Smart Batching Proxy Server

How to run with Anaconda/Conda

# create and activate conda environment
conda env create -f environment.yaml
conda activate proxy-wars

# start downstream classifier
uvicorn classification_server:app --host 0.0.0.0 --port 8001

# in a 2nd terminal, start proxy (choose strategy: sjf, fair, fcfs)
conda activate proxy-wars
PROXY_STRATEGY=sjf uvicorn proxy:app --host 0.0.0.0 --port 8000

# in a 3rd terminal, run workload generator
conda activate proxy-wars
python simulate_clients.py

Latency Analysis

Run comprehensive latency analysis comparing all strategies:

# Make sure both servers are running first
# Terminal 1: conda activate proxy-wars && uvicorn classification_server:app --host 0.0.0.0 --port 8001
# Terminal 2: conda activate proxy-wars && uvicorn proxy:app --host 0.0.0.0 --port 8000

# Terminal 3: Run the analysis (tests all strategies automatically)
conda activate proxy-wars
python analyze_latency.py

This will:

Test all 3 strategies (sjf, fair, fcfs) for 30 seconds each
Automatically switch between strategies
Collect latency data for both customers
Generate comparison plots saved to results/ folder with timestamp
Create detailed summary statistics

Output files:

YYYYMMDD_HHMMSS_latency_comparison.png - 4-panel comparison plot
YYYYMMDD_HHMMSS_summary.txt - Detailed statistics for each strategy

Testing

Run the comprehensive test suite:

# Activate conda environment first
conda activate proxy-wars

# Run all tests (unit tests + integration tests if servers are running)
python run_tests.py

# Run only unit tests (no servers required)
python -m pytest tests/test_classification_server.py tests/test_proxy.py::TestProxyBasics -v

# Run integration tests (requires both servers to be running)
python -m pytest tests/test_integration.py -v

# Run specific test file
python -m pytest tests/test_classification_server.py -v

Test Structure

tests/test_classification_server.py - Unit tests for classification server
tests/test_proxy.py - Unit and integration tests for proxy server
tests/test_integration.py - End-to-end integration tests
run_tests.py - Test runner script

Switch strategies on the fly:

curl -X POST localhost:8000/strategy -d '"fair"' -H "Content-Type: application/json"

Architecture

sequenceDiagram
    participant A as "Customer A"
    participant B as "Customer B"
    participant P as "Proxy Server"
    participant Q as "Strategy Queue"
    participant D as "Dispatcher"
    participant C as "Classification Server"

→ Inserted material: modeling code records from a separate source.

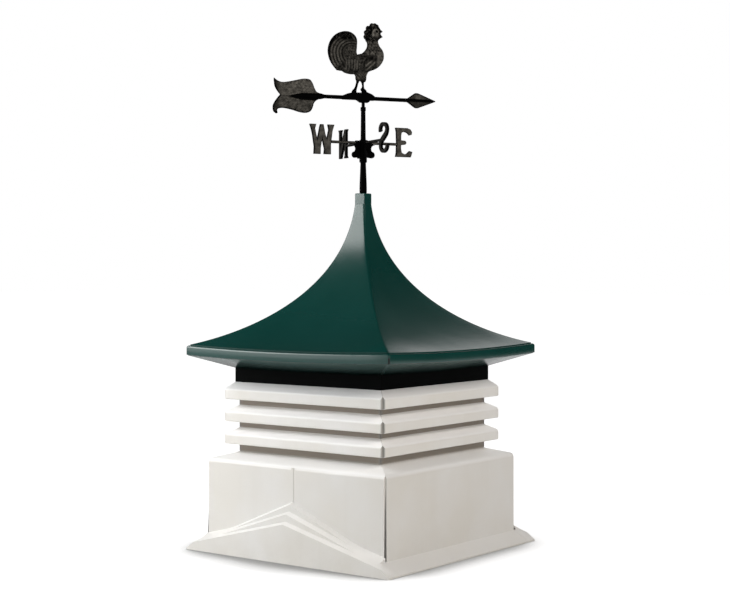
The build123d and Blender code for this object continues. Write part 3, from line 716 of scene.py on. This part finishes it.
# Outlines in millimetres: along the vane from its axis, and up from the arrow.
TAIL_LINE = outline(
    [(-134, 9.5), (-140, 12.5), (-145, 21), (-150, 33), (-157, 43.3), (-166, 46.3), (-180, 45.8), (-200, 41.3),
     (-223, 36.3), (-240, 34.3), (-253.5, 38.3), (-263, 45.3)],
    [(-263, 45.3), (-261, 24), (-253, 9.5), (-244.6, 0.3)],
    [(-244.6, 0.3), (-254.5, -11.2), (-264, -25.7), (-266.3, -36), (-264, -46.5), (-256, -52.5)],
    [(-256, -52.5), (-252.5, -50), (-254, -43.5), (-250, -38.7), (-238, -36.7), (-223, -38.2), (-206, -41.7),
     (-189, -46.2), (-172, -47.7), (-158.5, -43.7), (-151, -33), (-147, -20), (-140, -12.5), (-134, -9.5)],
    [(-134, -9.5), (-134, 9.5)])
HEAD_LINE = [(136, 6.5), (157, 20.5), (160, 21.5), (167, 21.2), (221, 1.2), (221, -1.2), (167, -21.2),
             (160, -21.5), (157, -20.5), (136, -6.5)]


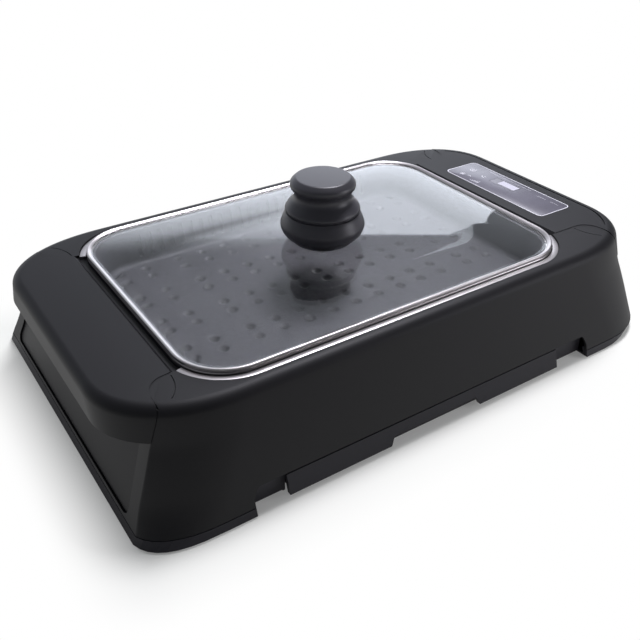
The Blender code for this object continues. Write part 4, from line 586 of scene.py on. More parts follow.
def whole_outline(right: np.ndarray, left: np.ndarray) -> np.ndarray:
    """Mirror a right and a left corner round to all four corners and fill the straight runs.

    Args:
        right: points of the right end's corner, drawn at +X +Y from the end round to the back.
        left: points of the left end's corner, drawn at +X +Y in the same way.

    Returns:
        The closed outline, anticlockwise.
    """
    flip_x, flip_y = np.array([-1.0, 1.0]), np.array([1.0, -1.0])
    second = (left * flip_x)[::-1]
    third = -left
    fourth = (right * flip_y)[::-1]
    corners = (right, second, third, fourth, right)
    runs = []
    for place, steps in enumerate((LONG_STEPS, SHORT_STEPS, LONG_STEPS, SHORT_STEPS)):
        runs += [corners[place], between(corners[place][-1], corners[place + 1][0], steps)]
    return np.concatenate(runs)


def turned(profile: np.ndarray, steps: int, centre: tuple[float, float]) -> np.ndarray:
    """Turn a profile of (radius, height) about a vertical axis.

    Point (i, j) lies at the centre plus radius i times (cosine, sine) of turn j, at height i.

    Args:
        profile: rows of radius and height.
        steps: number of turns round the axis.
        centre: the axis.

    Returns:
        A grid of profile rows by steps.
    """
    turn = np.linspace(0.0, 2.0 * np.pi, steps, endpoint=False)
    x = centre[0] + profile[:, :1] * np.cos(turn)
    y = centre[1] + profile[:, :1] * np.sin(turn)
    z = np.broadcast_to(profile[:, 1:2], x.shape)
    return np.stack([x, y, z], axis=-1)


def quadratic(first: np.ndarray, corner: np.ndarray, last: np.ndarray, share: np.ndarray) -> np.ndarray:
    """Return the points (1-t)^2 first + 2 t (1-t) corner + t^2 last, with t the column of shares."""
    return (1 - share) ** 2 * first + 2 * share * (1 - share) * corner + share**2 * last


def softened(corners: list[tuple[float, float]], radii: list[float], steps: int = 5) -> np.ndarray:
    """Round the corners of a profile by quadratic curves.

    Near corner p with neighbours a and b the curve is (1-t)^2 p1 + 2 t (1-t) p + t^2 p2, where p1 and
    p2 lie one radius from p towards a and b.

    Args:
        corners: the profile's corners in order.
        radii: how far each rounding reaches along its two sides; none at the ends.
        steps: spaces in each rounding.

    Returns:
        The rounded profile.
    """
    points = np.array(corners, float)
    runs = [points[:1]]
    share = np.linspace(0.0, 1.0, steps + 1)[:, None]
    for place in range(1, len(points) - 1):
        p, a, b = points[place], points[place - 1], points[place + 1]
        reach_a = min(radii[place], 0.49 * np.linalg.norm(a - p))
        reach_b = min(radii[place], 0.49 * np.linalg.norm(b - p))
        if radii[place] <= 0.0:
            runs.append(points[place : place + 1])
            continue
        runs.append(quadratic(p + unit(a - p) * reach_a, p, p + unit(b - p) * reach_b, share))
    runs.append(points[-1:])
    return np.concatenate(runs)


def smooth(mesh: bpy.types.Mesh, angle: float) -> None:
    """Shade a mesh smooth, but for edges sharper than an angle in degrees."""
    mesh.shade_smooth()
    mesh.set_sharp_from_angle(angle=math.radians(angle))


def put(name: str, shell: Shell, angle: float = SHARP, level: bool = True) -> bpy.types.Object:
    """Make a mesh object from a shell.

    Args:
        name: the object's name.
        shell: its points and faces.
        angle: edges sharper than this, in degrees, stay sharp.
        level: turn every face outward.

    Returns:
        The object, at the origin.
    """
    mesh = bpy.data.meshes.new(name)
    mesh.from_pydata(shell.points.tolist(), [], shell.faces)
    if level:
        work = bmesh.new()
        work.from_mesh(mesh)
        bmesh.ops.remove_doubles(work, verts=work.verts, dist=1e-7)
        bmesh.ops.recalc_face_normals(work, faces=work.faces[:])
        work.to_mesh(mesh)
        work.free()
    smooth(mesh, angle)
    piece = bpy.data.objects.new(name, mesh)
    bpy.context.scene.collection.objects.link(piece)
    return piece


def cut(piece: bpy.types.Object, tools: list[Shell]) -> None:
    """Cut a piece with closed shells and keep the result as its mesh.

    Args:
        piece: the piece to cut.
        tools: closed shells, each taken away in turn.
    """
    cutters = [put("cutter", tool) for tool in tools]
    for cutter in cutters:
        modifier = piece.modifiers.new("cut", "BOOLEAN")
        modifier.operation = "DIFFERENCE"
        modifier.solver = "EXACT"
        modifier.object = cutter
    result = bpy.data.meshes.new_from_object(piece.evaluated_get(bpy.context.evaluated_depsgraph_get()))
    piece.modifiers.clear()
    old = piece.data
    piece.data = result
    bpy.data.meshes.remove(old)
    for cutter in cutters:
        bpy.data.objects.remove(cutter, do_unlink=True)
    smooth(result, SHARP)


def dress(piece: bpy.types.Object, finish: Finish, role: Role, *nodes: str) -> bpy.types.Object:
    """Give a piece its finish, its body and the CAD nodes that it stands for.

    Args:
        piece: the new piece.
        finish: its finish.
        role: the body on which it rides.
        *nodes: CAD nodes that it replaces.

    Returns:
        The piece.
    """
    piece.data.materials.clear()
    piece.data.materials.append(finish.build())
    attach(piece, role.value)
    if nodes:
        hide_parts(*nodes)
    LOG.info("%s: %d faces, %s", piece.name, len(piece.data.polygons), finish.name)
    return piece


def refine(frame: dict, node: str, finish: Finish, role: Role, bevel: float = 0.0) -> bpy.types.Object:
    """Stand a smooth-shaded copy in for a CAD node whose shape is right.

    Args:
        node: the CAD node.
        finish: the finish of the copy.
        role: the body on which it rides.
        bevel: width of the rounding on its edges; none at zero.

    Returns:
        The copy.
    """
    mesh = frame["nodes"][node].data.copy()
    work = bmesh.new()
    work.from_mesh(mesh)
    bmesh.ops.remove_doubles(work, verts=work.verts, dist=2e-6)
    bmesh.ops.dissolve_limit(work, angle_limit=math.radians(1.0), verts=work.verts[:], edges=work.edges[:])
    work.to_mesh(mesh)
    work.free()
    smooth(mesh, 34.0)
    piece = bpy.data.objects.new(node + "_finished", mesh)
    bpy.context.scene.collection.objects.link(piece)
    if bevel > 0.0:
        rounding = piece.modifiers.new("edge", "BEVEL")
        rounding.width = bevel
        rounding.segments = 2
        rounding.limit_method = "ANGLE"
        rounding.angle_limit = math.radians(40.0)
        rounding.harden_normals = False
    return dress(piece, finish, role, node)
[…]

    Note over A,B: "Clients send requests"
    A->>+P: "POST /proxy_classify<br/>small sequences"
    B->>+P: "POST /proxy_classify<br/>large sequences"
    
    Note over P,Q: "Strategy-based queuing"
    P->>Q: "Queue request A (strategy: sjf/fair/fcfs)"
    P->>Q: "Queue request B (strategy: sjf/fair/fcfs)"
    
    Note over Q,D: "Micro-batching (≤5 requests)"
    Q->>D: "Form batch based on strategy"
    D->>D: "Batch: [req_A, req_B, ...]"
    
    Note over D,C: "Downstream processing"
    D->>+C: "POST /classify<br/>{sequences: [...]}"
    C->>C: "Process batch<br/>latency = (max_len)²"
    C->>-D: "Return {results: [...]}"
    
    Note over D,P: "Result mapping & response"
    D->>D: "Map results back to requests"
    D->>P: "Response for A: result[0]"
    D->>P: "Response for B: result[1]"
    
    P->>-A: "JSON response + proxy_latency_ms"
    P->>-B: "JSON response + proxy_latency_ms"
    
    Note over A,C: "Strategy Impact:<br/>SJF: short requests first<br/>Fair: round-robin customers<br/>FCFS: arrival order"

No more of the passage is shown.